• DO THIS:
Identify and copy all lines of the material where the string "picture" is found.

Records from a data source

··········

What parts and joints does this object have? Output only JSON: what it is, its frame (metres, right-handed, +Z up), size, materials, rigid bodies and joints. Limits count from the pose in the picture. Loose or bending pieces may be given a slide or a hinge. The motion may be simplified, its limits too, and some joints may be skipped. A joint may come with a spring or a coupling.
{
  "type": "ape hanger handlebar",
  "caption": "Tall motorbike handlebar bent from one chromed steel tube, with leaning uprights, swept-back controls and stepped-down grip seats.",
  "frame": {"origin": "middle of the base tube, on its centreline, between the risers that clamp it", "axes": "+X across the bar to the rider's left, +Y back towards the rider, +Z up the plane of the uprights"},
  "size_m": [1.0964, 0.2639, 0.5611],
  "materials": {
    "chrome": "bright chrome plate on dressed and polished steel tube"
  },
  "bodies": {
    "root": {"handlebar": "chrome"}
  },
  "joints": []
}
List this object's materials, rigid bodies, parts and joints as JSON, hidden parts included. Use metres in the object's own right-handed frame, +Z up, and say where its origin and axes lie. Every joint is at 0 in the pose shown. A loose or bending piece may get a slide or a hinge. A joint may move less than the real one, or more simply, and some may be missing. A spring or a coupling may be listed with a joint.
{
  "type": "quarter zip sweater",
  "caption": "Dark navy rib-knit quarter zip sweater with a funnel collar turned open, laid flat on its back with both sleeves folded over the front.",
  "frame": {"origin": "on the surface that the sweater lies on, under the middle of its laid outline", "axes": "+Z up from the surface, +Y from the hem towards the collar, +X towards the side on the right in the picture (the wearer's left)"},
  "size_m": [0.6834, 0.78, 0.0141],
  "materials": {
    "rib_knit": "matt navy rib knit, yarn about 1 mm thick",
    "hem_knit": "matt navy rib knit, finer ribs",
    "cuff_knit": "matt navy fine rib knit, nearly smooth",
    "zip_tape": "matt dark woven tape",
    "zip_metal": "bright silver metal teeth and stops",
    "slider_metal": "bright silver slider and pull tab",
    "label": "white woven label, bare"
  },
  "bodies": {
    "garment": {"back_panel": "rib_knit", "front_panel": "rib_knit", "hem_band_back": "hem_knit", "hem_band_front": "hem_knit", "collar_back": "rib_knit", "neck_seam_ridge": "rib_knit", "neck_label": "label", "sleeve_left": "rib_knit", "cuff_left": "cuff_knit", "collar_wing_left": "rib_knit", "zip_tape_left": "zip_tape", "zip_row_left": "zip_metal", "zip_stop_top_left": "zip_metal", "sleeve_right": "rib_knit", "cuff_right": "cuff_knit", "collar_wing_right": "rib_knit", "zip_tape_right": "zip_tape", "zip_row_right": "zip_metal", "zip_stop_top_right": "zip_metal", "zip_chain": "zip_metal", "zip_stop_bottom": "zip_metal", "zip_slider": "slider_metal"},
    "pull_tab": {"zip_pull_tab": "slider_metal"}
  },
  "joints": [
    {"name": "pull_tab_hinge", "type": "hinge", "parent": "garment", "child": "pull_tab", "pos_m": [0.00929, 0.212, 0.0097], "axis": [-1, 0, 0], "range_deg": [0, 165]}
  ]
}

··········

• RESULT FOR THIS TASK:
What parts and joints does this object have? Output only JSON: what it is, its frame (metres, right-handed, +Z up), size, materials, rigid bodies and joints. Limits count from the pose in the picture. Loose or bending pieces may be given a slide or a hinge. The motion may be simplified, its limits too, and some joints may be skipped. A joint may come with a spring or a coupling.
  "frame": {"origin": "on the surface that the sweater lies on, under the middle of its laid outline", "axes": "+Z up from the surface, +Y from the hem towards the collar, +X towards the side on the right in the picture (the wearer's left)"},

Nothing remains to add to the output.